_Short exercise:_
What is wanted is an exact restatement of the lines from the one with "top_cover();" through the one with "in imported if", both included, and of no other lines.

_Data provided:_
☆ ☆ ☆ ☆ ☆

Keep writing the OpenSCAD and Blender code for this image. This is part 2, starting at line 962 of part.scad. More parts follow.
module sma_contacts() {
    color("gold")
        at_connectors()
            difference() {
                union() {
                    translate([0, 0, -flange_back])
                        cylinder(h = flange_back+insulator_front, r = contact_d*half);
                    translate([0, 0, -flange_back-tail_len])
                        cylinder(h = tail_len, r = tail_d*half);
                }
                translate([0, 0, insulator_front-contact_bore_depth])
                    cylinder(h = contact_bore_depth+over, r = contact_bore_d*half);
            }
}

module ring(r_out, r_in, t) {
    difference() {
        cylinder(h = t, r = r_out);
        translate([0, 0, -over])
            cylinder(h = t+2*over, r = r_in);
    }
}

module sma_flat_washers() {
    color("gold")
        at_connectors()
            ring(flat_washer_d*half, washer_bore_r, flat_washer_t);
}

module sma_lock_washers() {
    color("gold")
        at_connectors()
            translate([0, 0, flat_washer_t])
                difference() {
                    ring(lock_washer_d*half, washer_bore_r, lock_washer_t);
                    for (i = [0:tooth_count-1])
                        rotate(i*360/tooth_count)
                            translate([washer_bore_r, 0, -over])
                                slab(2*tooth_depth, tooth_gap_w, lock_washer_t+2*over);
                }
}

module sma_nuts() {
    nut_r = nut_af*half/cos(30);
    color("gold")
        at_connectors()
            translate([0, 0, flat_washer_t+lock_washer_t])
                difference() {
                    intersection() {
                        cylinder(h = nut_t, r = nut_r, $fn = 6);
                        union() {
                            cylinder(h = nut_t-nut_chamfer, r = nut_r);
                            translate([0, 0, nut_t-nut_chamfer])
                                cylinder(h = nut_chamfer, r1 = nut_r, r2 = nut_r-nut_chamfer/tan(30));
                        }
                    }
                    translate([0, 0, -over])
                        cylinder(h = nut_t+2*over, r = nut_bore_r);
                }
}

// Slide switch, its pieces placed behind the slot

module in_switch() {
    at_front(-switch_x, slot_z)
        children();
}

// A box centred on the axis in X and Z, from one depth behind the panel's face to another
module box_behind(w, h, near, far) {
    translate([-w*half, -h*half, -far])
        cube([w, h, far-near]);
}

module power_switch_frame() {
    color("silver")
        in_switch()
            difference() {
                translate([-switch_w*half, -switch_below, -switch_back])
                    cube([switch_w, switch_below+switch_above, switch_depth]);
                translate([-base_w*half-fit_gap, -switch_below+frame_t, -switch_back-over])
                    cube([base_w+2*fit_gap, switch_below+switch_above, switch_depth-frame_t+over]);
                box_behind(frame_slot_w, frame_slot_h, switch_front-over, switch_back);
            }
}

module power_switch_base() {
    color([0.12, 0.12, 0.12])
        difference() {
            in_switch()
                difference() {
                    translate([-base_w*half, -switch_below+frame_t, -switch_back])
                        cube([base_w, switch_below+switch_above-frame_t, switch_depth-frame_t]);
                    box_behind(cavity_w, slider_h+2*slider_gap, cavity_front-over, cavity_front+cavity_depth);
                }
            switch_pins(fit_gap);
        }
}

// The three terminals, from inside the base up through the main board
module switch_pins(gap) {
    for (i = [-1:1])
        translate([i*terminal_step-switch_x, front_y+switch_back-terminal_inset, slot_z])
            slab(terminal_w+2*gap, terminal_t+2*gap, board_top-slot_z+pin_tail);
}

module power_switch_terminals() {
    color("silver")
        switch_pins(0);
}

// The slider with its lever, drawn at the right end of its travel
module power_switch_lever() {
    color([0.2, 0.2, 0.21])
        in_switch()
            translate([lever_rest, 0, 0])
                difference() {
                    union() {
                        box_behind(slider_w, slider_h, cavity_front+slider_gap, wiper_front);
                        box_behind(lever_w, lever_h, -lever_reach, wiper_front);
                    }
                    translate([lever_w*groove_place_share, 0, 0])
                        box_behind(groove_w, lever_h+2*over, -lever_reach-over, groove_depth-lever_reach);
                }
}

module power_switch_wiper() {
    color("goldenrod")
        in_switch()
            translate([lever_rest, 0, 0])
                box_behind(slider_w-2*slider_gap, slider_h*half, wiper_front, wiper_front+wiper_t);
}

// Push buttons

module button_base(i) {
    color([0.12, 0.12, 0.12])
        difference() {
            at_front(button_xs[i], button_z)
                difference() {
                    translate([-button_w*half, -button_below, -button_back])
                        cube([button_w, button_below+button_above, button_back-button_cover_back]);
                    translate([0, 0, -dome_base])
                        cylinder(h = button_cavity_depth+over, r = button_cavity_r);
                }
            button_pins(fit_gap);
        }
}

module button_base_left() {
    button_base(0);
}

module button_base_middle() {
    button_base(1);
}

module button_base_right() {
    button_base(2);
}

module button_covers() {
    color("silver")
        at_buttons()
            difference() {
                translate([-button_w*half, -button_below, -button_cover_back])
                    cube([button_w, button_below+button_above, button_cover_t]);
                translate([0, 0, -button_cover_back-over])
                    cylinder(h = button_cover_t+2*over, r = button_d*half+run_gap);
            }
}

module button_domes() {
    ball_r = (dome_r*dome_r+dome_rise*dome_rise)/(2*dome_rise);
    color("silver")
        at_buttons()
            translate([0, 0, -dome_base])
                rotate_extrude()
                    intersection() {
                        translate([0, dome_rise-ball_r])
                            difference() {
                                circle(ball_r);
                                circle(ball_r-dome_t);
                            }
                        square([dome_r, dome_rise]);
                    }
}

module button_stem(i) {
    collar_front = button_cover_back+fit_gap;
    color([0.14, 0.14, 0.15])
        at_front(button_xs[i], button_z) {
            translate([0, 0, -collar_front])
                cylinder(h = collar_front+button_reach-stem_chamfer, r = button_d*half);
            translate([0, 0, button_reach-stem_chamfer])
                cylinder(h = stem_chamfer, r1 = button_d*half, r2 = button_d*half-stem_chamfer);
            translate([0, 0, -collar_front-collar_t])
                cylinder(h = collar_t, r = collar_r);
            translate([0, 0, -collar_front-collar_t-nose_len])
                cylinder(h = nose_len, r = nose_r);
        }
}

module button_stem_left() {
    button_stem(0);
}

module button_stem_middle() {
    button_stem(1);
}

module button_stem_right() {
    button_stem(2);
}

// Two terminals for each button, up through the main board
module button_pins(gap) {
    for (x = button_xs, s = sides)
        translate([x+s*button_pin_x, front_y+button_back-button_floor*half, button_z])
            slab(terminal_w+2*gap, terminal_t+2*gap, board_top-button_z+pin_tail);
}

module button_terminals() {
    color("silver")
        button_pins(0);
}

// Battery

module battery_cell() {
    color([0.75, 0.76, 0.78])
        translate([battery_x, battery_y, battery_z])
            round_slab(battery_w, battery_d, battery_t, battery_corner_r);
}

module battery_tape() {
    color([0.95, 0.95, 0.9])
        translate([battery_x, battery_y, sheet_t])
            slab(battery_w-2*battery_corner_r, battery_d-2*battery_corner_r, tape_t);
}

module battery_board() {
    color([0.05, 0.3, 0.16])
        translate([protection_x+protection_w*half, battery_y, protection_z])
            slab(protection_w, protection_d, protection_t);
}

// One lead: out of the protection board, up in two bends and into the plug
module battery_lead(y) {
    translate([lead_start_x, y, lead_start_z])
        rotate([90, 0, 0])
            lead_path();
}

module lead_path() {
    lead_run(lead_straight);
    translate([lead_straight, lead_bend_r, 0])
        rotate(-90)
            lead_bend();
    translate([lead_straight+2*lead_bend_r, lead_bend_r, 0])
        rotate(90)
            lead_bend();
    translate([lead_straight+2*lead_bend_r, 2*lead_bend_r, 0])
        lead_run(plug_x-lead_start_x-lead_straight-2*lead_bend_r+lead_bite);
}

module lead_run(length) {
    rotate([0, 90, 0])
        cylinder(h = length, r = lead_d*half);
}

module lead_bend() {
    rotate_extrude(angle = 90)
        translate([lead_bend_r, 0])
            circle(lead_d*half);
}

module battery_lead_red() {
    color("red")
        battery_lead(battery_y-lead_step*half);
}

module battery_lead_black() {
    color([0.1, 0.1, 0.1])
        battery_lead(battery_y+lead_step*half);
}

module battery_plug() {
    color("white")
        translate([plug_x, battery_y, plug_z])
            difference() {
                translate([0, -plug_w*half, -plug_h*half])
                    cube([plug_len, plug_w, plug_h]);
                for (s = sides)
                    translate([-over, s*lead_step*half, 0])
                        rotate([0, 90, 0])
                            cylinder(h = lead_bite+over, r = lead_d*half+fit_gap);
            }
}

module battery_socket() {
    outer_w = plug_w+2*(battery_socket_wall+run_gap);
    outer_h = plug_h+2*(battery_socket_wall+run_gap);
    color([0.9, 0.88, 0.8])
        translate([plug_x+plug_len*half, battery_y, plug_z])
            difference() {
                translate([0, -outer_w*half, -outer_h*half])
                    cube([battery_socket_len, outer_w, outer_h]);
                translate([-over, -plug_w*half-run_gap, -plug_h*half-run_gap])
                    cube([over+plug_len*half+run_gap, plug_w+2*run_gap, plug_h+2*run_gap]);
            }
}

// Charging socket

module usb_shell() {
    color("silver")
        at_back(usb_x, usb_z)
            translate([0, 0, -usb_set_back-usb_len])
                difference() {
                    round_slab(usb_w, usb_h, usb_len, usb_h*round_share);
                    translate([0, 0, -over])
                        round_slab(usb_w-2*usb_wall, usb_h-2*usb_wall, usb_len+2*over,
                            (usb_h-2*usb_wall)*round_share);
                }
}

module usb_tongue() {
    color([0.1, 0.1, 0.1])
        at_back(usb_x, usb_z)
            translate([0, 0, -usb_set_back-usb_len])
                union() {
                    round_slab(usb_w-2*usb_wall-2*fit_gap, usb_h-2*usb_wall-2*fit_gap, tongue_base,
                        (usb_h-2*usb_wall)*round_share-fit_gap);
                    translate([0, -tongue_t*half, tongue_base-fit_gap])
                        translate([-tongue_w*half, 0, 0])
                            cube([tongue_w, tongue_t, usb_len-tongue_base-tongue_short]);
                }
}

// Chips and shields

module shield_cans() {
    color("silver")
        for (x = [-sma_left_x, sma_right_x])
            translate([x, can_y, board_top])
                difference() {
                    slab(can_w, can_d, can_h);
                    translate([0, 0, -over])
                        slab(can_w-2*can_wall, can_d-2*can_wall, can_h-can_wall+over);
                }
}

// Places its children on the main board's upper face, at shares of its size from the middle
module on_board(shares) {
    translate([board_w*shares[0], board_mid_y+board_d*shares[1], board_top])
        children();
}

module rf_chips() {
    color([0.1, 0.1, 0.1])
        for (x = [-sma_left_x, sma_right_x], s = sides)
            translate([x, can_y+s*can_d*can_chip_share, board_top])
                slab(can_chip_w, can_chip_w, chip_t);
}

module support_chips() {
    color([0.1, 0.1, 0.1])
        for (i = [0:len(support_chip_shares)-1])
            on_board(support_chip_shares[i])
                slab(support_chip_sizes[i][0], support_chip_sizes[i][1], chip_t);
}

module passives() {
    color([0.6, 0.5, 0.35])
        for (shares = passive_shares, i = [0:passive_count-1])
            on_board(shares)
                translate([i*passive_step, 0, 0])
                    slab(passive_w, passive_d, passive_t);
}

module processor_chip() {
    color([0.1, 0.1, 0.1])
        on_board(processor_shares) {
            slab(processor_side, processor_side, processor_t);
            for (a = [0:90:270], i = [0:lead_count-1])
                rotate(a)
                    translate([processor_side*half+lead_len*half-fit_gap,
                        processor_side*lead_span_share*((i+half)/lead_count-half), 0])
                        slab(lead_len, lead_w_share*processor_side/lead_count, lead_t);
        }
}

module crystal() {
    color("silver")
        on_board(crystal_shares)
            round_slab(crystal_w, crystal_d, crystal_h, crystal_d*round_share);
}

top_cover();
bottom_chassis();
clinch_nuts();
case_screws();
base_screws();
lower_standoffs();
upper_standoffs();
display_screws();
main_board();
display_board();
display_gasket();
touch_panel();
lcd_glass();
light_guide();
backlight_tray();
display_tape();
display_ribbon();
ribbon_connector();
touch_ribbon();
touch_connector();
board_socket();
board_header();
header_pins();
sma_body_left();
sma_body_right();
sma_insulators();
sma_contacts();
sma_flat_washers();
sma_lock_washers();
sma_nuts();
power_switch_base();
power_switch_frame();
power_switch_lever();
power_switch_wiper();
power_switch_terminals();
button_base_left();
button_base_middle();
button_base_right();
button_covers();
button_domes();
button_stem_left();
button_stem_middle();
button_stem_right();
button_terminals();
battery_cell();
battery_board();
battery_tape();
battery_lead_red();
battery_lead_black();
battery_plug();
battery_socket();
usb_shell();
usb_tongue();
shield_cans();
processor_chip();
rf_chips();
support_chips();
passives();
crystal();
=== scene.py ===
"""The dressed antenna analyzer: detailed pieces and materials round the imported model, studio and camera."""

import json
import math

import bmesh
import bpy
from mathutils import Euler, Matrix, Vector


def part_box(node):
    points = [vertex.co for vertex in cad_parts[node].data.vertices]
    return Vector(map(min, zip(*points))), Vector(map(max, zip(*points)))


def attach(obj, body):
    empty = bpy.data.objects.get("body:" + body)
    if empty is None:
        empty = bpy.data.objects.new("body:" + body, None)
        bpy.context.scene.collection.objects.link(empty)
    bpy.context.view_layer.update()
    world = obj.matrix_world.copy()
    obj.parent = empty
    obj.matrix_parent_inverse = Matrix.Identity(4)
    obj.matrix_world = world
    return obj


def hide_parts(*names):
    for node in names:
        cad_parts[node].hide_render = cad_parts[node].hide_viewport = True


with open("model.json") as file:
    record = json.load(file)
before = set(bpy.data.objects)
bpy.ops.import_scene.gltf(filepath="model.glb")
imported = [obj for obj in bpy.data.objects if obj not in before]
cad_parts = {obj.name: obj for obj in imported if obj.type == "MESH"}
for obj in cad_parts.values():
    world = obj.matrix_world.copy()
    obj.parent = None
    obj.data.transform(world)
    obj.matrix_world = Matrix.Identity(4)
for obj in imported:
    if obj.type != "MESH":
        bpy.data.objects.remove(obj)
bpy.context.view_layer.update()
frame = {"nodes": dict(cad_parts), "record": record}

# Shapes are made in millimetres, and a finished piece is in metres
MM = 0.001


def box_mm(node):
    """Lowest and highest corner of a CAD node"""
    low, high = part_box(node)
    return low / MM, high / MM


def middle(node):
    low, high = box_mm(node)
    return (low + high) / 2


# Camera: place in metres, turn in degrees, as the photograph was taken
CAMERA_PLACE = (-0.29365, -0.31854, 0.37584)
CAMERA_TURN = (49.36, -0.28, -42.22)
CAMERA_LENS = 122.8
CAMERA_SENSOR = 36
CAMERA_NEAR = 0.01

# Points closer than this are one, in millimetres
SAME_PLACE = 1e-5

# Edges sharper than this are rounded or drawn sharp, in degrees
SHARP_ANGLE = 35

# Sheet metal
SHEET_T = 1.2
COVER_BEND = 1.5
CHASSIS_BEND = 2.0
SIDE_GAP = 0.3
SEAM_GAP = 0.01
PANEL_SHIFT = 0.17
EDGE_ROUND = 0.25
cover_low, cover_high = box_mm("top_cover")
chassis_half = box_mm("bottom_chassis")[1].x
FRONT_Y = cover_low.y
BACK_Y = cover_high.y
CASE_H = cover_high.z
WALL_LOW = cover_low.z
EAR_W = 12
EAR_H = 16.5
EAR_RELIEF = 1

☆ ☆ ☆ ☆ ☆

_Exercise result:_
top_cover();
bottom_chassis();
clinch_nuts();
case_screws();
base_screws();
lower_standoffs();
upper_standoffs();
display_screws();
main_board();
display_board();
display_gasket();
touch_panel();
lcd_glass();
light_guide();
backlight_tray();
display_tape();
display_ribbon();
ribbon_connector();
touch_ribbon();
touch_connector();
board_socket();
board_header();
header_pins();
sma_body_left();
sma_body_right();
sma_insulators();
sma_contacts();
sma_flat_washers();
sma_lock_washers();
sma_nuts();
power_switch_base();
power_switch_frame();
power_switch_lever();
power_switch_wiper();
power_switch_terminals();
button_base_left();
button_base_middle();
button_base_right();
button_covers();
button_domes();
button_stem_left();
button_stem_middle();
button_stem_right();
button_terminals();
battery_cell();
battery_board();
battery_tape();
battery_lead_red();
battery_lead_black();
battery_plug();
battery_socket();
usb_shell();
usb_tongue();
shield_cans();
processor_chip();
rf_chips();
support_chips();
passives();
crystal();
=== scene.py ===
"""The dressed antenna analyzer: detailed pieces and materials round the imported model, studio and camera."""

import json
import math

import bmesh
import bpy
from mathutils import Euler, Matrix, Vector


def part_box(node):
    points = [vertex.co for vertex in cad_parts[node].data.vertices]
    return Vector(map(min, zip(*points))), Vector(map(max, zip(*points)))


def attach(obj, body):
    empty = bpy.data.objects.get("body:" + body)
    if empty is None:
        empty = bpy.data.objects.new("body:" + body, None)
        bpy.context.scene.collection.objects.link(empty)
    bpy.context.view_layer.update()
    world = obj.matrix_world.copy()
    obj.parent = empty
    obj.matrix_parent_inverse = Matrix.Identity(4)
    obj.matrix_world = world
    return obj


def hide_parts(*names):
    for node in names:
        cad_parts[node].hide_render = cad_parts[node].hide_viewport = True


with open("model.json") as file:
    record = json.load(file)
before = set(bpy.data.objects)
bpy.ops.import_scene.gltf(filepath="model.glb")
imported = [obj for obj in bpy.data.objects if obj not in before]
cad_parts = {obj.name: obj for obj in imported if obj.type == "MESH"}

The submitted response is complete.